Os professores não são ouvidos, lamenta, “e isso depois reflete-se em muita coisa”. Além disso, “depois meteu-se a questão da carreira, que foi completamente mexida, levando a que os professores ficassem prejudicados. Nós que já estávamos nos escalões mais acima, recuámos”.
As tabelas salariais são também um motivo de descontentamento. O professor de Educação Física, que se encontra atualmente no quinto escalão, lembra que o vencimento nem sequer acompanha a inflação. “Eu comparo o meu recibo de vencimento de 2009 para o atual e vejo que estou com 400 euros a mais de descontos… E quando entrei pensava que iria conseguir chegar ao topo da carreira, mas [com as mudanças], o máximo que poderei chegar é ao oitavo escalão [em 10].”
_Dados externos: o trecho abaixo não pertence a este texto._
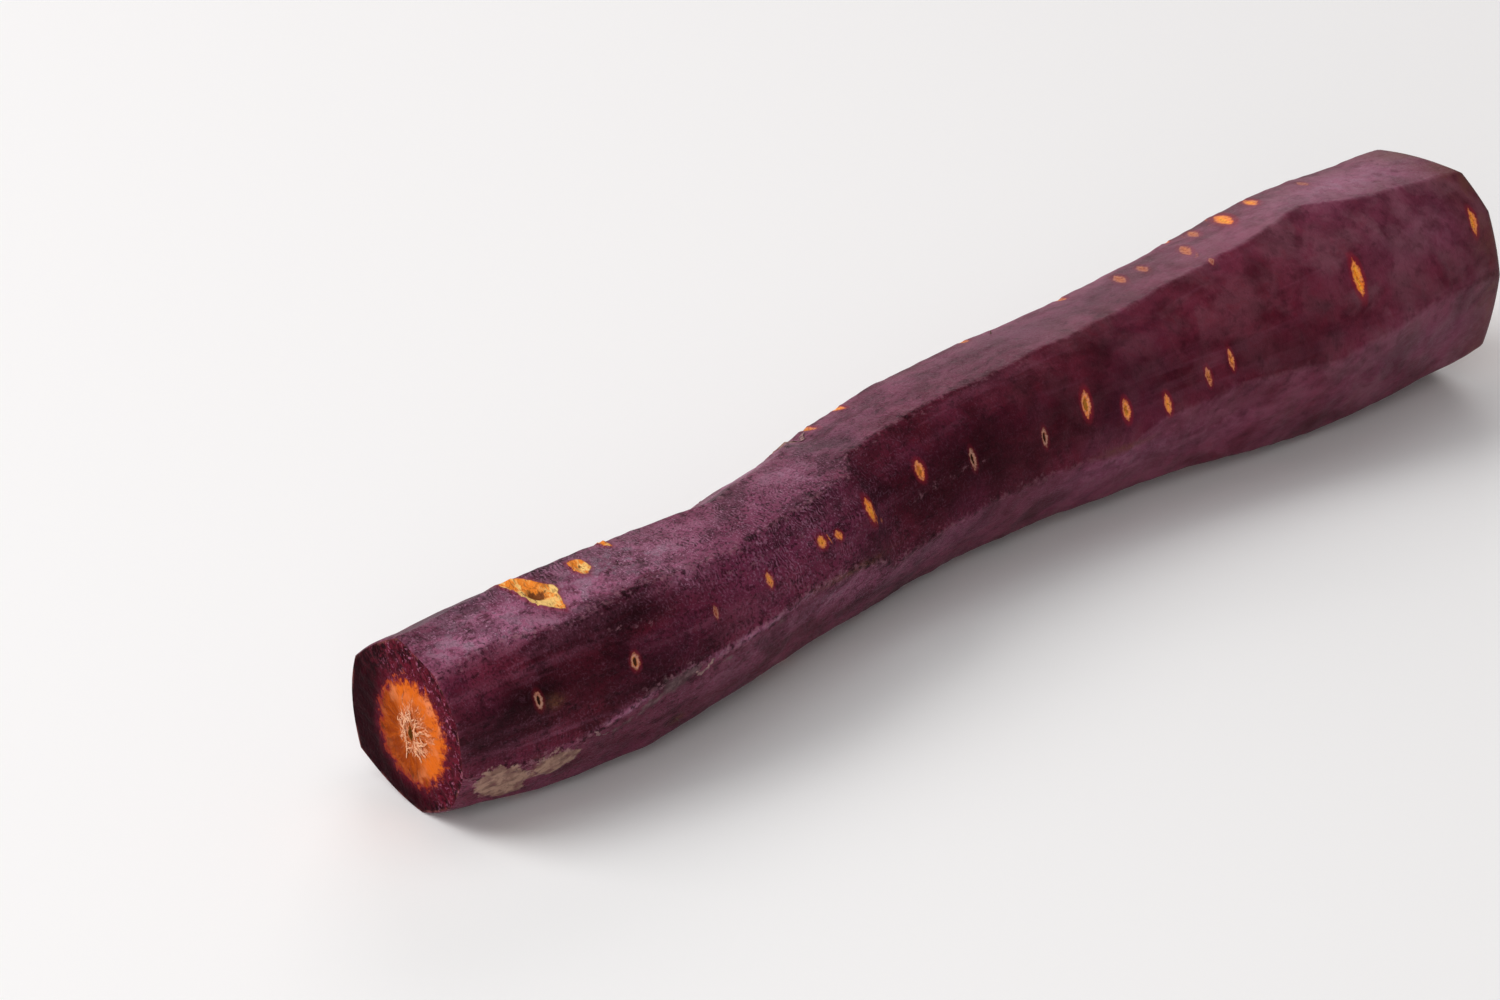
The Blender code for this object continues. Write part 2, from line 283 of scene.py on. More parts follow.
def strokeSurface(places, girths):
    # turn and radius of every point, and its distance in mm from the nearest edge's line of painted highlight
    soft = rootShape["cornerSoft"]
    waver = rootShape["edgeWander"]
    calm = np.clip(np.minimum(places, rootShape["length"] - places) / waver["calm"], 0.0, 1.0)
    turns, radii = [], []
    for number, rows in enumerate(strokeEdges.values()):
        along, turn, lift = np.array(rows, dtype=float).T
        turn, lift = (
            sum(np.interp(places + shift, along, row) for shift in (-soft, 0.0, soft)) / 3
            for row in (turn, lift))
        lines = [np.stack([places, 0 * places + 31.0 * number, 0 * places + row], axis=1)
                 for row in (0.0, 50.0)]
        drift = [noiseAt(line, waver["size"]) + 0.5 * noiseAt(line, 0.3 * waver["size"], 1) for line in lines]
        turns.append(np.radians(turn + waver["turn"] * calm * drift[0]))
        radii.append(girths + lift + waver["lift"] * calm * drift[1])
    steps = rootShape["stepsPerStroke"]
    allTurns, allRadii, edgeGap = [], [], []
    for k in range(len(turns)):
        after = (k + 1) % len(turns)
        start, startRadius, endRadius = turns[k], radii[k], radii[after]
        end = turns[after] + (2 * np.pi if after == 0 else 0.0)
        for step in range(steps):
            share = step / steps
            turn = start + share * (end - start)
            chord = startRadius * endRadius * np.sin(end - start) / (
                startRadius * np.sin(turn - start) + endRadius * np.sin(end - turn))
            arc = startRadius + share * (endRadius - startRadius)
            radius = chord + strokeRound[k] * (arc - chord)
            allTurns.append(turn)
            allRadii.append(radius)
            nearStart = radius * (turn - start) + 2.0 * (1.0 - edgeShow[k])
            nearEnd = radius * (end - turn) + 2.0 * (1.0 - edgeShow[after])
            edgeGap.append(np.minimum(nearStart, nearEnd))
    return (np.array(grid).T for grid in (allTurns, allRadii, edgeGap))


def localPlace(along, turn, radius, item):
    # a point's place in a mark's own measure: 1 is its rim along the root and round it
    place, markTurn, halfAlong, halfRound, lean = item
    offAlong = along - place
    offTurn = (turn - math.radians(markTurn) + np.pi) % (2 * np.pi) - np.pi
    offRound = radius * offTurn
    c, s = math.cos(math.radians(lean)), math.sin(math.radians(lean))
    return (offAlong * c + offRound * s) / halfAlong, (offRound * c - offAlong * s) / halfRound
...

A precariedade tornou-se “normal” para milhares de professores, durante demasiados anos. “Quem é contratado chega a andar 20 anos a dar aulas e não consegue entrar na carreira. E quando finalmente entra, já está muito longe de conseguir subir mais de metade dos escalões. Segundo os estudos, 70% a 80% dos professores que têm hoje menos de 60 anos não vão conseguir chegar ao topo da carreira.”
“Estar 10 ou 20 anos a contrato, a ganhar o que se ganha, a ficar a 100 ou 200 quilómetros de casa, com as despesas inerentes em termos de habitação, transportes e tudo mais… Não estou a ver um jovem que olhe para isto e tenha a paixão de ir para o ensino. Não é aliciante.”
O envelhecimento da classe docente e as incertezas quanto à profissão vão dar origem a novos problemas a médio e longo prazo, considera. “Os mais velhos vão saindo e quem é novo… acho que já desistiu um bocadinho da ideia de ser professor. Porque veem os colegas mais velhos estarem 10 ou 20 anos a contrato, a ganhar o que se ganha, a ficar muitas vezes a 100 ou 200 quilómetros de casa, com as despesas inerentes em termos de habitação, transportes e tudo mais… Não estou a ver um jovem que olhe para isto e tenha a paixão de ir para o ensino. Não é aliciante.”
O docente lamenta também a crescente desvalorização da carreira. “Muitas vezes não temos a dignidade que deveríamos ter e sentimo-nos um bocadinho em baixo. Não é por acaso que os professores mais velhos, em final de carreira, estão agora nas greves. Porque sentiram que não é a forma mais prestigiante de sair, ao fim de 30 ou 40 anos de ensino… ninguém os valoriza.”
A luta dos docentes tem sido marcada por uma grande união, superando as diferenças políticas entre as estruturas sindicais. “Essa unidade é que tem força. Não nos interessa quem convoca a greve, os professores estão unidos pela causa. Estamos na rua, a fazer-nos ouvir. Resta ver se com este grito de revolta os políticos mudam alguma coisa.”